With the new gig, though, I aimed to fully immerse myself into all things Crimson Tide, including its rivalries. It's one thing to hear about how they're the backbone of college football, and read things like the late Beano Cook’s comment calling the Iron Bowl "Gettysburg south," but living it's an entirely different thing.
So in 2004, I set out to see what the national perception was regarding Alabama-Auburn. Over the course of that season 60 journalists from around the country were polled about what were college football's biggest rivalries and why.
Based off the balloting for the Heisman Trophy, each region in the country had the same number of voters, although no one working in the state of Alabama was included. Three points were awarded for each first-place vote, two for second and one for third.
The result was almost a dead-even tie between Alabama-Auburn and Michigan-Ohio State, mostly because the Wolverines and Buckeyes were both regularly in the national championship picture. Alabama-Auburn had more first-place votes (20-19), but Michigan-Ohio State appeared on four more ballots to finish with more points, 108-100.
Rivalry (first-place votes), Total votes
- Michigan-Ohio State (19) 108
- Alabama-Auburn (20) 100
- Oklahoma-Texas (6) 40
- Army-Navy (6) 37.5
- Florida State-Miami (4) 35.5
Also getting votes: Florida-Florida State, Southern California-UCLA, Texas-Texas A&M, Harvard-Yale, Florida-Georgia, Alabama-Tennessee, Grambling-Southern, Montana-Montana State, Nebraska-Oklahoma, Ole Miss-Mississippi State, Colorado-Wyoming, Colorado-Colorado State.

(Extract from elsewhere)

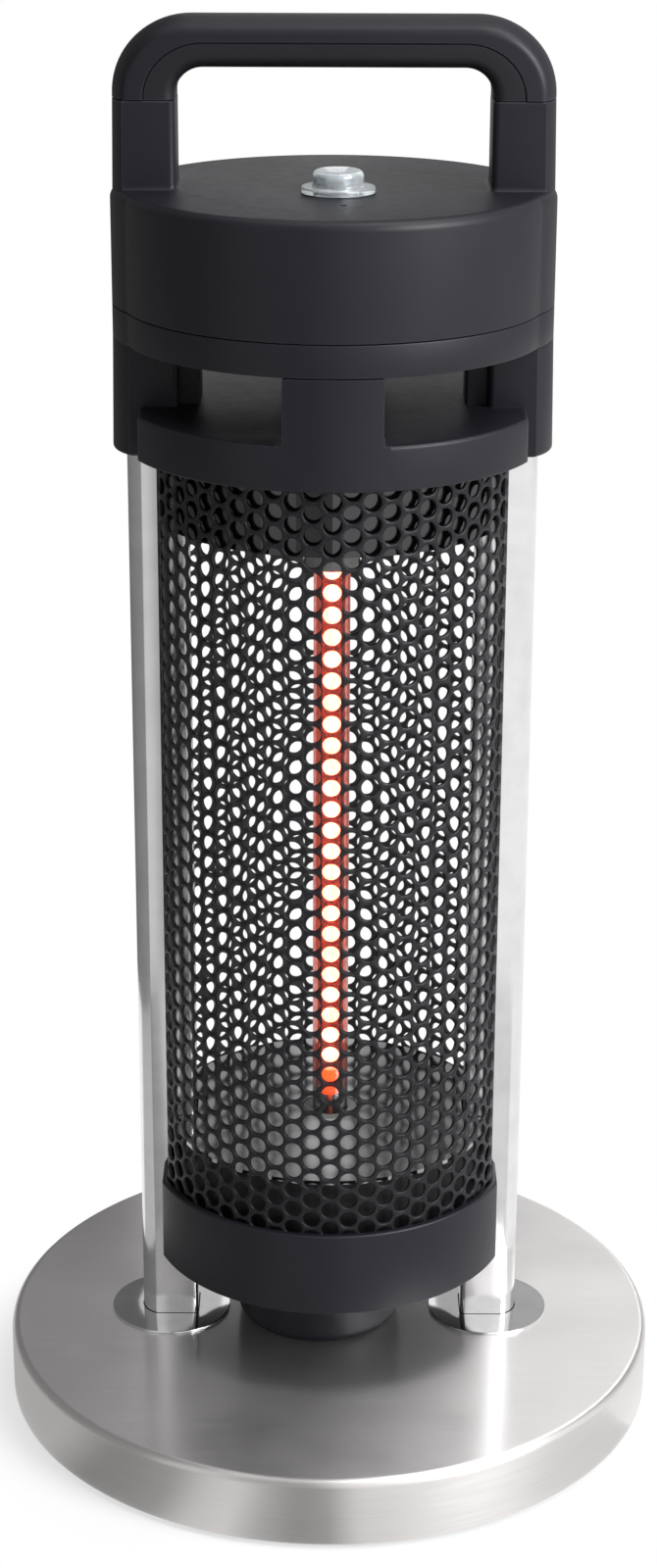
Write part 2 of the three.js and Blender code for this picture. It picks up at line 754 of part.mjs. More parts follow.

First published: Tuscaloosa News, Nov. 20, 2004
Ten years ago, in 2012, I went back and did the poll again, but with a slightly different approach. The number of voters was cut in half, with the 30 journalists including five national writers, at least three from each major conference. The rest were at-large to ensure Notre Dame had a presence. Geographically, every part of the country was represented, again except for the state of Alabama.
The real difference was in how the college football landscape had changed, and not just with some schools having switched conferences. The last three national champions had all been from this state (with a fourth on the way), and the Southeastern Conference had won six straight titles.
The results were much more clear-cut.
Rivalry (first-place votes), Total votes
- Alabama-Auburn (16) 68
- Michigan-Ohio State (8) 57
- Oklahoma-Texas (3) 18
- Army-Navy (1) 16
- Harvard-Yale (1) 5
Also receiving votes were: Alabama-LSU, Notre Dame-Southern California, Florida-Florida State 2, Florida-Georgia 2, Texas-Texas A&M 1
See? They knew.
Alabama-Auburn was left off just four ballots, while a couple of writers tried to vote for it more than once (which wasn't allowed).
Among those quoted in that story was Michael Casagrande, then of the Fort Lauderdale Sun-Sentinel, but now back at AL.com: “I can't imagine another rivalry being more intense and all-encompassing as the Iron Bowl, I wouldn't want to either. “Passion isn't even the right word and I'm not sure the English language has one strong enough.”
The thought did occur to me to go back and do another poll this season, 10 years later, to compare it to the others, but few of the journalists who I surveyed either time are still around. Most media outlets have made so many cuts that their beat writers are so young that they don't have the necessary experience to make accurate comparisons.
That's ok. We all know. And not just because the SEC has won 12 of the last 16 national titles, many by Crimson Tide teams that successfully navigated its way through Auburn.
Army-Navy is amazing and should be on everyone's bucket list. Some Alabama fans will forever consider Tennessee to be the Crimson Tide's biggest rival. As intense as Michigan-Ohio State gets, the schools will forever be in different states, so the fans don't have it in their homes and in their face 365 days a year.
The Iron Bowl is just different in that respect, regardless of the year, and there's really no need to list the reasons why except one.
To quote another writer from one of those polls: “There's no other rivalry that gets this personal,” Nolan Weidner of the Syracuse Post-Standard said. “It's like a family feud that never ends, and people don't grow out of it.”